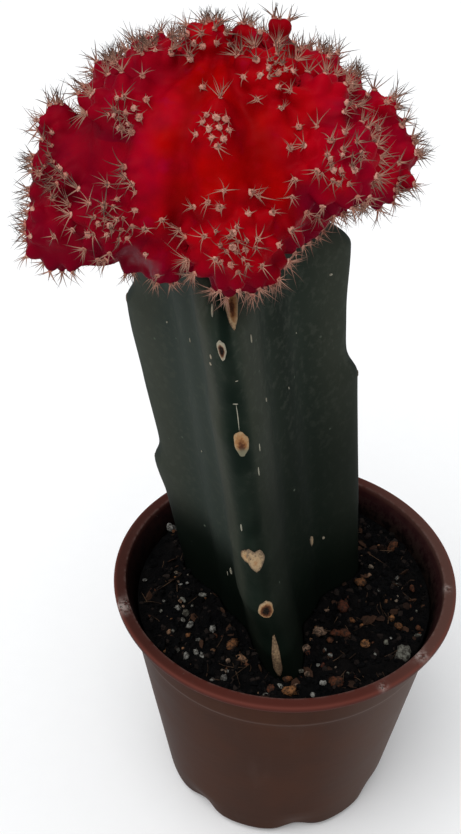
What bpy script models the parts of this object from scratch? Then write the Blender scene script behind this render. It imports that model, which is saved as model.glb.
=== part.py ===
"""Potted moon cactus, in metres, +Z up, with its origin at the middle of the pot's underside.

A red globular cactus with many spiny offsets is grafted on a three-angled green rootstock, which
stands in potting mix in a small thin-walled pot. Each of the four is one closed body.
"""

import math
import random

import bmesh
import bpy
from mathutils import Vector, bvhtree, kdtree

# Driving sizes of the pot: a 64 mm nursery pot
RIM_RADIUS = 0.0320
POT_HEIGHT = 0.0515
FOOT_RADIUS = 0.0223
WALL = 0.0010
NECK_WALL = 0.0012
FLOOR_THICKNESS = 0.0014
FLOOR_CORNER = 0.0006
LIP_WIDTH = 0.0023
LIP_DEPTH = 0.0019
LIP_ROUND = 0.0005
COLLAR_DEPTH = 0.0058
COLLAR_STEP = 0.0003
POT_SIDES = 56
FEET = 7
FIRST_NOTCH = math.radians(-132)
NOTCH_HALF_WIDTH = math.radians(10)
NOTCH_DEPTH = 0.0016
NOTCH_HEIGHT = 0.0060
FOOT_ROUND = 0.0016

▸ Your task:
Once more, set down the full listing, verbatim.

▸ Task result:
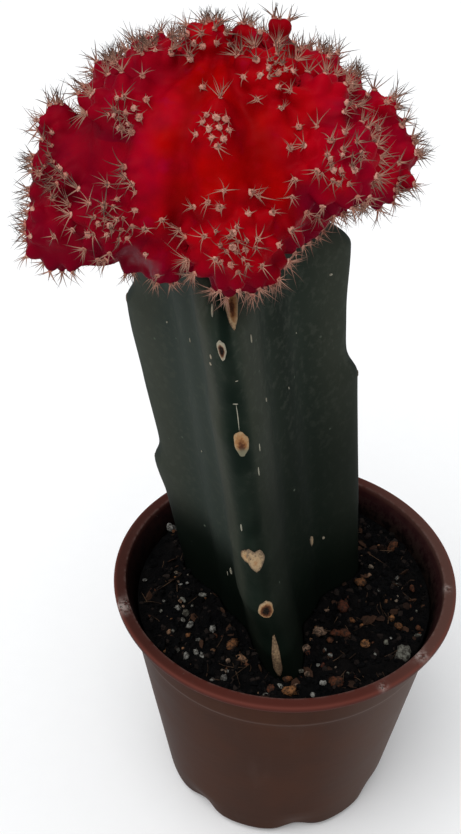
What bpy script models the parts of this object from scratch? Then write the Blender scene script behind this render. It imports that model, which is saved as model.glb.
=== part.py ===
"""Potted moon cactus, in metres, +Z up, with its origin at the middle of the pot's underside.

A red globular cactus with many spiny offsets is grafted on a three-angled green rootstock, which
stands in potting mix in a small thin-walled pot. Each of the four is one closed body.
"""

import math
import random

import bmesh
import bpy
from mathutils import Vector, bvhtree, kdtree

# Driving sizes of the pot: a 64 mm nursery pot
RIM_RADIUS = 0.0320
POT_HEIGHT = 0.0515
FOOT_RADIUS = 0.0223
WALL = 0.0010
NECK_WALL = 0.0012
FLOOR_THICKNESS = 0.0014
FLOOR_CORNER = 0.0006
LIP_WIDTH = 0.0023
LIP_DEPTH = 0.0019
LIP_ROUND = 0.0005
COLLAR_DEPTH = 0.0058
COLLAR_STEP = 0.0003
POT_SIDES = 56
FEET = 7
FIRST_NOTCH = math.radians(-132)
NOTCH_HALF_WIDTH = math.radians(10)
NOTCH_DEPTH = 0.0016
NOTCH_HEIGHT = 0.0060
FOOT_ROUND = 0.0016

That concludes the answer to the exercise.